A negação de Junho, quatro anos depois
Por Pablo Ortellado
Não
entendemos o buraco em que o Brasil se meteu sem retomar a agenda dos
protestos de junho de 2013 e o seu legado. Junho selou um grande pacto
da sociedade civil brasileira em torno da defesa dos direitos sociais e
do combate à corrupção. Como foi possível então que seus desdobramentos
tenham contribuído para levar ao poder talvez o mais corrupto dos nossos
partidos políticos adotando um programa de governo que consiste
basicamente na subtração de direitos?
Pesquisas
apontam que em junho de 2013 algo como 12% da população brasileira saiu
às ruas com reivindicações diversas que podem todas ser resumidas em
dois grandes eixos: direitos sociais (transporte, educação e saúde) e
combate à corrupção (em geral ou especificamente na Copa do Mundo).
Na
teoria sociológica se diz que o processo de mobilização social é feito
de círculos concêntricos, cada vez maiores à medida que o engajamento
diminui. Para exemplificar, isso significa que se uma passeata leva 10
mil pessoas às ruas, ela terá, digamos, 50 mil apoiadores ativos, que em
algum momento podem vir a aderir ao protesto; ela contará ainda com 200
mil apoiadores passivos, que podem assinar uma petição ou falar com os
amigos, mas que provavelmente não vão sair às ruas e terá, por fim, um
ou dois milhões de pessoas que apenas têm uma opinião coincidente com
quem se mobilizou.
Em
junho de 2013, como 24 milhões de brasileiros tomaram as ruas, o número
de apoiadores seguramente foi da ordem de dezenas de milhões de pessoas
e a concordância com a demanda dos protestos foi de quase toda a
população, como, aliás, atestam todas as pesquisas realizadas naquele
momento. Um engajamento dessa magnitude forja um compromisso profundo,
um verdadeiro pacto social.
Junho
de 2013 é, assim, o pacto que respaldou e confirmou o conteúdo social
da Constituição de 1988 ao mesmo tempo em que rejeitou o modus operandi
das forças que disputavam a direção do Estado, baseado na subtração de
recursos públicos para fins eleitorais ou privados. Junho é um levante
da sociedade civil contra o Estado em defesa dos seus direitos que
arrancou, por meio da mobilização de rua, a redução do preço das
passagens de transporte e um conjunto de medidas legislativas que
facilitaram o combate à corrupção.
O
que vimos depois de Junho é a recuperação deste perigoso levante
popular. Velhas e novas forças políticas retomaram o controle da
sociedade civil explorando um dos eixos dos protestos: a esquerda se
arvorou a campeã dos direitos sociais e a direita, a paladina do combate
à corrupção.
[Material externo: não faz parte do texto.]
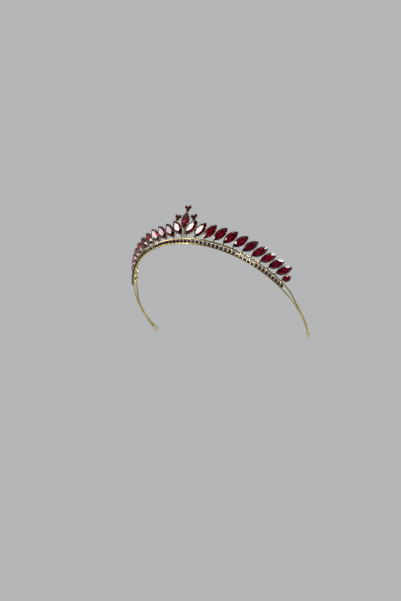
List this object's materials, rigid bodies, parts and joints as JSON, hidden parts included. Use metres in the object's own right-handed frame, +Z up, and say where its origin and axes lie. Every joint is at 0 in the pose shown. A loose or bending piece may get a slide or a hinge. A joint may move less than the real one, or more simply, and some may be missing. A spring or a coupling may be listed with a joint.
{
  "type": "crown",
  "caption": "Open hair-band crown: two soldered wires with end eyes, a row of small round stones below, claw-set navette stones fanned above, and trefoils round a tall centre stone.",
  "frame": {"origin": "bottom centre of the crown's box, with the crown standing on its lower wire", "axes": "+X to the crown's left half as its wearer sees it from behind, -Y through the centre front, +Y through the open ends, +Z up"},
  "size_m": [0.1666, 0.135, 0.033],
  "materials": {
    "gold_wire": "polished gold plating on brass wire",
    "gold_setting": "polished gold plating on cast settings",
    "gold_cup_chain": "polished gold plating on stamped cups",
    "large_stone_glass": "deep red cut glass with a mirrored back",
    "trefoil_stone_glass": "dark red cut glass with a mirrored back",
    "chain_stone_glass": "dark red cut glass with a mirrored back"
  },
  "bodies": {
    "root": {"band_posts": "gold_wire", "chain_cups": "gold_cup_chain", "chain_stones": "chain_stone_glass", "end_eye_left": "gold_wire", "end_eye_right": "gold_wire", "lower_band_wire": "gold_wire", "setting_01_left": "gold_setting", "setting_01_right": "gold_setting", "setting_02_left": "gold_setting", "setting_02_right": "gold_setting", "setting_03_left": "gold_setting", "setting_03_right": "gold_setting", "setting_04_left": "gold_setting", "setting_04_right": "gold_setting", "setting_05_left": "gold_setting", "setting_05_right": "gold_setting", "setting_06_left": "gold_setting", "setting_06_right": "gold_setting", "setting_07_left": "gold_setting", "setting_07_right": "gold_setting", "setting_08_left": "gold_setting", "setting_08_right": "gold_setting", "setting_09_left": "gold_setting", "setting_09_right": "gold_setting", "setting_10_left": "gold_setting", "setting_10_right": "gold_setting", "setting_11_left": "gold_setting", "setting_11_right": "gold_setting", "setting_centre": "gold_setting", "setting_flank_left": "gold_setting", "setting_flank_right": "gold_setting", "stone_01_left": "large_stone_glass", "stone_01_right": "large_stone_glass", "stone_02_left": "large_stone_glass", "stone_02_right": "large_stone_glass", "stone_03_left": "large_stone_glass", "stone_03_right": "large_stone_glass", "stone_04_left": "large_stone_glass", "stone_04_right": "large_stone_glass", "stone_05_left": "large_stone_glass", "stone_05_right": "large_stone_glass", "stone_06_left": "large_stone_glass", "stone_06_right": "large_stone_glass", "stone_07_left": "large_stone_glass", "stone_07_right": "large_stone_glass", "stone_08_left": "large_stone_glass", "stone_08_right": "large_stone_glass", "stone_09_left": "large_stone_glass", "stone_09_right": "large_stone_glass", "stone_10_left": "large_stone_glass", "stone_10_right": "large_stone_glass", "stone_11_left": "large_stone_glass", "stone_11_right": "large_stone_glass", "stone_centre": "large_stone_glass", "stone_flank_left": "large_stone_glass", "stone_flank_right": "large_stone_glass", "trefoil_cups": "gold_setting", "trefoil_stones": "trefoil_stone_glass", "upper_band_wire": "gold_wire"}
  },
  "joints": []
}
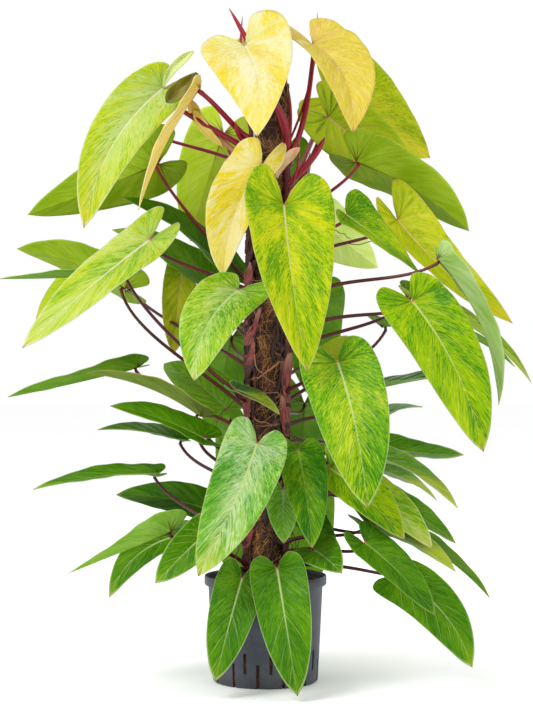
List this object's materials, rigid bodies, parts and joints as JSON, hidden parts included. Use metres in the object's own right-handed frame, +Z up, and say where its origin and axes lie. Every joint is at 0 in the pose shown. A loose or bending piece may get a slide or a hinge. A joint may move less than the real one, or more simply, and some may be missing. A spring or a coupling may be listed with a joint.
{
  "type": "potted painted lady philodendron",
  "caption": "Climbing philodendron with long heart-shaped leaves marbled in green, yellow and cream, trained up a coir pole in a round slotted culture pot.",
  "frame": {"origin": "centre of the underside of the pot, on the surface that it stands on", "axes": "+Z up the pole; -Y is the front, towards the viewer of the picture; +X to that viewer's right"},
  "size_m": [0.9535, 0.6357, 1.2118],
  "materials": {
    "pot_plastic": "slate grey moulded plastic, satin",
    "coir_substrate": "brown coir and bark granules, matt",
    "coconut_fibre": "coarse brown coconut fibre, matt",
    "stake_wood": "bare pale wood",
    "vine_stem": "fleshy stalk, crimson above to dark maroon below, satin",
    "leaf_green": "waxy leaf, green marbled with yellow-green, satin",
    "leaf_yellow": "waxy new leaf, yellow and cream, satin"
  },
  "bodies": {
    "root": {"coir_pole": "coconut_fibre", "culture_pot": "pot_plastic", "leaf_back_high": "leaf_green", "leaf_back_left": "leaf_green", "leaf_back_low": "leaf_green", "leaf_back_right": "leaf_green", "leaf_centre_cream": "leaf_yellow", "leaf_crown_back": "leaf_yellow", "leaf_crown_front": "leaf_yellow", "leaf_crown_right": "leaf_yellow", "leaf_front_tall": "leaf_green", "leaf_left_bronze": "leaf_green", "leaf_left_dark_broad": "leaf_green", "leaf_left_dark_low": "leaf_green", "leaf_left_dark_slim": "leaf_green", "leaf_left_dark_top": "leaf_green", "leaf_left_edge": "leaf_green", "leaf_left_heart": "leaf_green", "leaf_left_high": "leaf_green", "leaf_left_mid_dark": "leaf_green", "leaf_left_mid_reach": "leaf_green", "leaf_left_out": "leaf_green", "leaf_left_pale": "leaf_green", "leaf_left_reach": "leaf_green", "leaf_left_strip": "leaf_yellow", "leaf_left_under": "leaf_green", "leaf_low_left_back": "leaf_green", "leaf_low_left_drip": "leaf_green", "leaf_low_left_long": "leaf_green", "leaf_low_left_near": "leaf_green", "leaf_low_left_reach": "leaf_green", "leaf_low_mottled": "leaf_green", "leaf_pale_front": "leaf_green", "leaf_pot_front": "leaf_green", "leaf_pot_left": "leaf_green", "leaf_right_band": "leaf_green", "leaf_right_big": "leaf_green", "leaf_right_dark": "leaf_green", "leaf_right_edge": "leaf_green", "leaf_right_far": "leaf_green", "leaf_right_foot": "leaf_green", "leaf_right_heart": "leaf_green", "leaf_right_hook": "leaf_green", "leaf_right_lime": "leaf_green", "leaf_right_long": "leaf_green", "leaf_right_low": "leaf_green", "leaf_right_low_back": "leaf_green", "leaf_right_mid_back": "leaf_green", "leaf_right_pale": "leaf_green", "leaf_right_slim": "leaf_green", "leaf_right_spear": "leaf_green", "leaf_right_top": "leaf_green", "leaf_right_top_back": "leaf_green", "leaf_right_under": "leaf_green", "pole_stake": "stake_wood", "substrate": "coir_substrate", "vine_back_left": "vine_stem", "vine_back_right": "vine_stem", "vine_front_left": "vine_stem", "vine_front_right": "vine_stem"}
  },
  "joints": []
}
Com isso, as forças políticas cindiram ao meio o conteúdo
reivindicatório de Junho, enfraquecendo e dobrando a sociedade civil,
colocando uma metade contra a outra, numa luta fratricida que só
favoreceu a classe política como um todo.
De
um lado, a esquerda da sociedade civil, ludibriada pelos partidos, foi
levada a acreditar que os que se indignavam com a corrupção não passavam
de cínicos que, no fundo, só queriam reverter as conquistas sociais dos
anos Lula. Do outro lado, novas e velhas lideranças políticas faziam os
indignados com a corrupção acreditarem que a esquerda era toda ela
composta de petistas sem caráter que defendiam a corrupção. E enquanto,
na base, a sociedade se polarizava numa guerra despropositada entre os
puros e os justos, no topo, a pragmática classe política respirava
aliviada com a sobrevida que tinha conquistado pelo enfraquecimento dos
de baixo.
É
esse enfraquecimento gerado pelo conflito na sociedade civil que
explica como que, a despeito do grande consenso em torno dos serviços
públicos e do combate à corrupção, o desdobramento dos protestos
permitiu que emergisse o seu oposto: a ascensão de nosso pior partido
político com a missão de limitar os serviços públicos e encontrar algum
tipo de salvaguarda contra as investigações da Lava Jato.
Divididos,
não temos força para impor a agenda da sociedade como fizemos em 2013. E
enquanto brigamos, a classe política aproveita nossa fraqueza para
transformar o legado de junho de 2013 no seu avesso.